The tone. García Márquez was well-known as a political activist and he lived most of his live in near-exile. Throughout each of the stories he weaves in a narrator looking upon the characters with a sardonic and gently judgmental eye. At the same time, there were causes and people the narrator obviously favored and they were given a gentler treatment. I liked the gentle use of language that brought out this tone.

Always the same story. Each time the colonel listened to him, he felt a mute resentment. “This is not charity,” he said. “It’s not a question of doing us a favor. We broke our backs to save the Republic.”


They didn’t wish to return either. “This [Paris] is civilization,” they would say. “There, on the other hand, it’s not a good atmosphere for us. It’s impossible to live in a country so savage that people are killed for political reasons.”


Big Mama’s matriarchal rigidity had surrounded her fortune and her name with a sacramental fence, within with uncles married the daughters of their nieces, and the cousins married their aunts, and brothers their sisters-in-law; until an intricate mesh of consanguinity was formed, which turned procreation into a vicious circle.


Along with the right to continue the exploitation of the rented land, and to receive the tithes and first fruits and all sorts of extraordinary donations, the heirs received a chart kept up from generation to generation, and perfected by each generation, which facilitated the finding of the buried treasure.

Northern Colombian coast near Cartagena
Northern Colombian coast, near Cartagena

What I could do without:

This novella was not perfect, but it was so beautifully written and broken up into interesting chunks that I cannot think of anything I disliked. It definitely made me want to read a full García Márquez novel!

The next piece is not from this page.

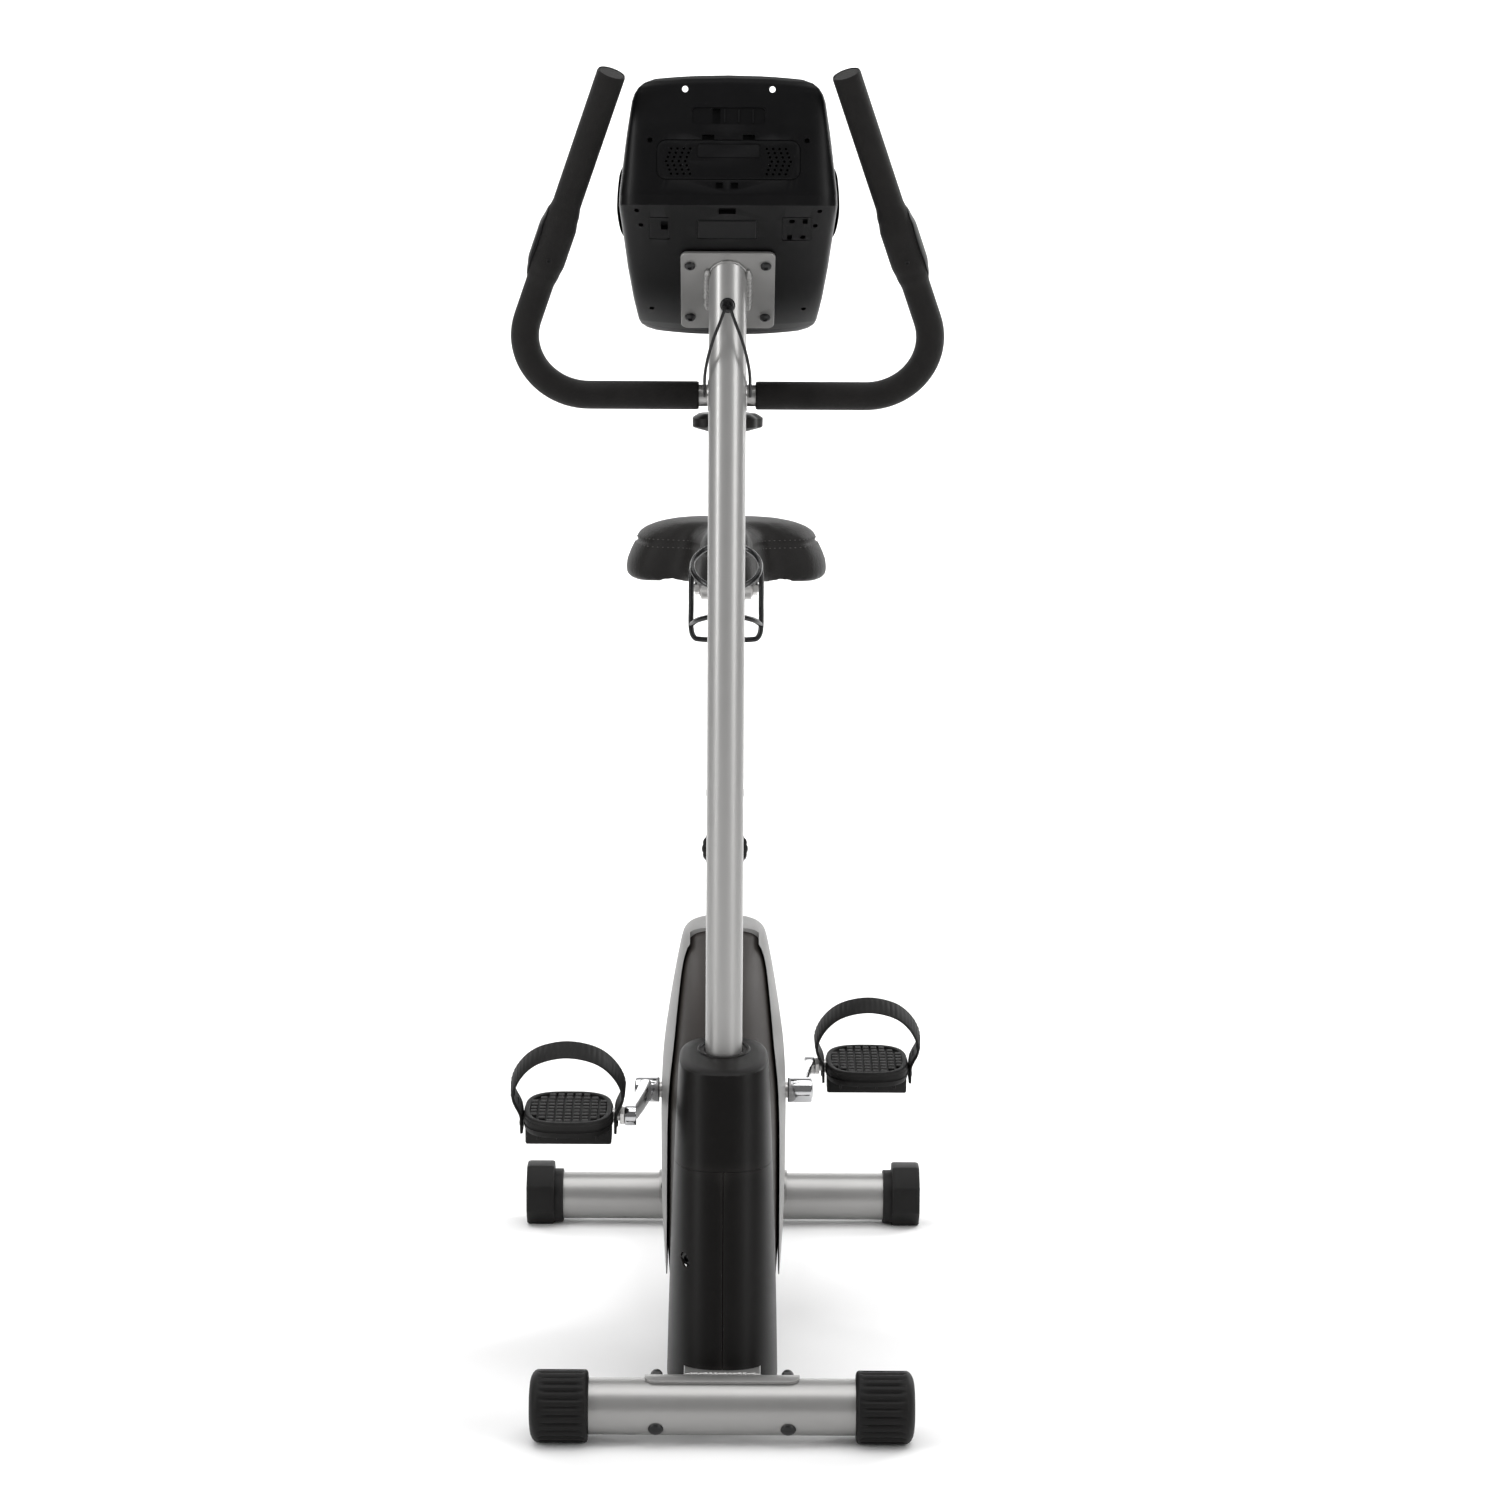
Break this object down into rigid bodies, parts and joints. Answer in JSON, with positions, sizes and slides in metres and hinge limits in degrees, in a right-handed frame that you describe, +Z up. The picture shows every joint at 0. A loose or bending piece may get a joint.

To fill space these are my favorite of the stories: There Are No Thieves in THIS Town or Balthazar’s Marvelous Afternoon. They both had darkly humorous levels of absurdity and foolishness.

The recommendation:

1999 Mexican film adaptation

I mentioned earlier that I don’t read many short story collections, but even after writing this blog I want to change that. A well-curated collection can tell a larger story and build subtle commentary on a theme in a way that novels cannot. Usually, I read fantasy collections around a theme, but this whole blog has been about challenging my reading! One last note, the titular story, “No One Writes to the Colonel”, was made into the above 1999 film by Mexican director Arturo Ripstein, and starred Salma Hayek as Julia.